A waitress came with shepherd’s pie, stodgy but filling. Afterwards Natalia said she would like to stretch her legs, just for ten minutes, as there was still a long way to go. Geoff said it was too cold for him and he would wait in the car. There was nowhere to walk except round the edge of the almost-empty car park behind the roadhouse so David and Natalia began to circle it, going slowly, smoking. She kept one hand in her pocket. David thought, perhaps her gun is in there. Jackson had called her a crack shot. Who had she shot? he wondered. Across the fields he saw a village. Like others they had passed recently it was built of red brick; they were well into the Midlands now.
Natalia said to him, ‘Soon you will see your friend Frank.
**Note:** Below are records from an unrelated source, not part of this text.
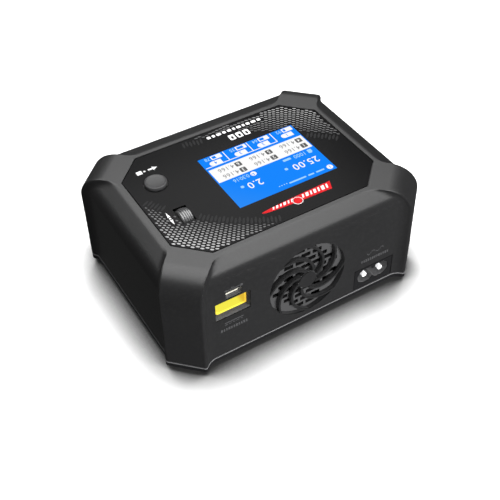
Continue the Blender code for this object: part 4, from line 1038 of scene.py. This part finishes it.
def channel_tabs():
    """Four channel tabs, the first one open, each with a numbered plug and a charge bar."""
    right, bottom = GLASS_HIGH.x - GLASS_LOW.x - 0.4, GLASS_LOW.y - GLASS_HIGH.y + 0.3
    half, line, edge, seams = 0.21, 0.42, -29.4, (11.9, 24.4, 36.6)
    lines = [rectangle(on_glass(x - half, bottom), on_glass(x + half, edge - line)) for x in seams]
    lines.append(rectangle(on_glass(seams[0] - half, edge - line), on_glass(right, edge)))
    lit("screen_tab_lines", lines, LIT_WHITE)
    plugs, cells, gaps = [], [], []
    tabs = ((5.6, 3.4, "92"), (18.2, 2.4, "64"), (30.1, 1.4, "35"), (42.8, 2.8, "78"))
    for channel, (x, full, value) in enumerate(tabs, 1):
        nose = arc((x + 1.5, -31.3), (1.45, 1.45), -pi / 2, pi / 2, 8)
        plugs.append([on_glass(*point) for point in [(x - 3.0, -32.75)] + nose + [(x - 3.0, -29.85)]])
        lit_number(f"screen_tab_{channel}", str(channel), LIT_BLUE, 1.9, x - 0.6, -32.25, 1)
        cells.append(rounded(on_glass(x - 2.1, -34.9), (5.2, 2.7), 0.3, 3))
        gaps.append(rectangle(on_glass(x - 4.7 + full, -35.75), on_glass(x - 0.1, -34.05)))
        lit_number(f"screen_charge_{channel}", value, LIT_PALE, 2.0, x + 1.0, -35.9)
    lit("screen_plugs", plugs, LIT_WHITE)
    lit("screen_batteries", cells, LIT_WHITE)
    lit("screen_battery_gaps", gaps, LIT_BLUE, 1)


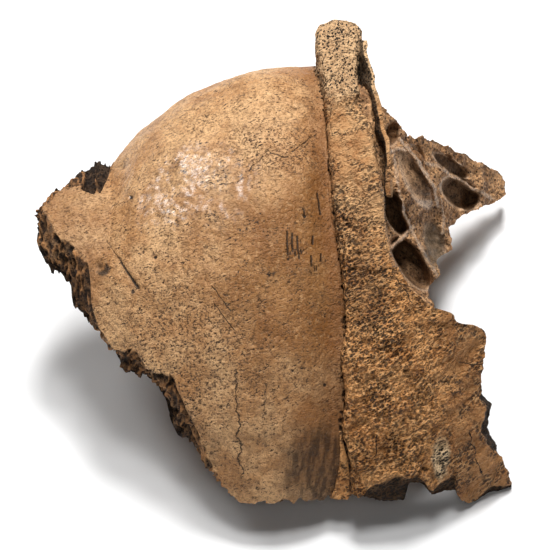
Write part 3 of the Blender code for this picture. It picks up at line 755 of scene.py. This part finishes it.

He sounds like a man with many difficulties.’ Her expression was sympathetic.
‘I wonder how Frank made it through, sometimes.’
She said, ‘My brother had difficulties as well. All his life. Though that did not stop our government sending him to fight in Russia.’
‘I’m sorry. I didn’t know.’
She gave a sad smile and looked away, to where a farmer was working a field, two big carthorses pulling an ancient plough. She turned back to him. ‘There seem to be certain people who have some quirk in them, something they cannot surmount.’
‘I think a lot of things went wrong in Frank’s early life.’
She stopped, watched the carthorses. ‘With my brother something inside him was different from the start. But he had a right to live.’ She looked at David with sudden fierceness. ‘A right to live, like everybody.’
David hesitated, then said, ‘You told me your government helped load the Jews onto trains.’
‘Yes, they did.’
The fate of the Jews was a subject David avoided. But Natalia knew, something at least, of what had happened to them in Europe. He asked, ‘Do you know where they went?’
‘Nobody knows for sure. But I think somewhere bad.’
‘We don’t really know anything about it over here. We’ve been told about comfortable labour camps.’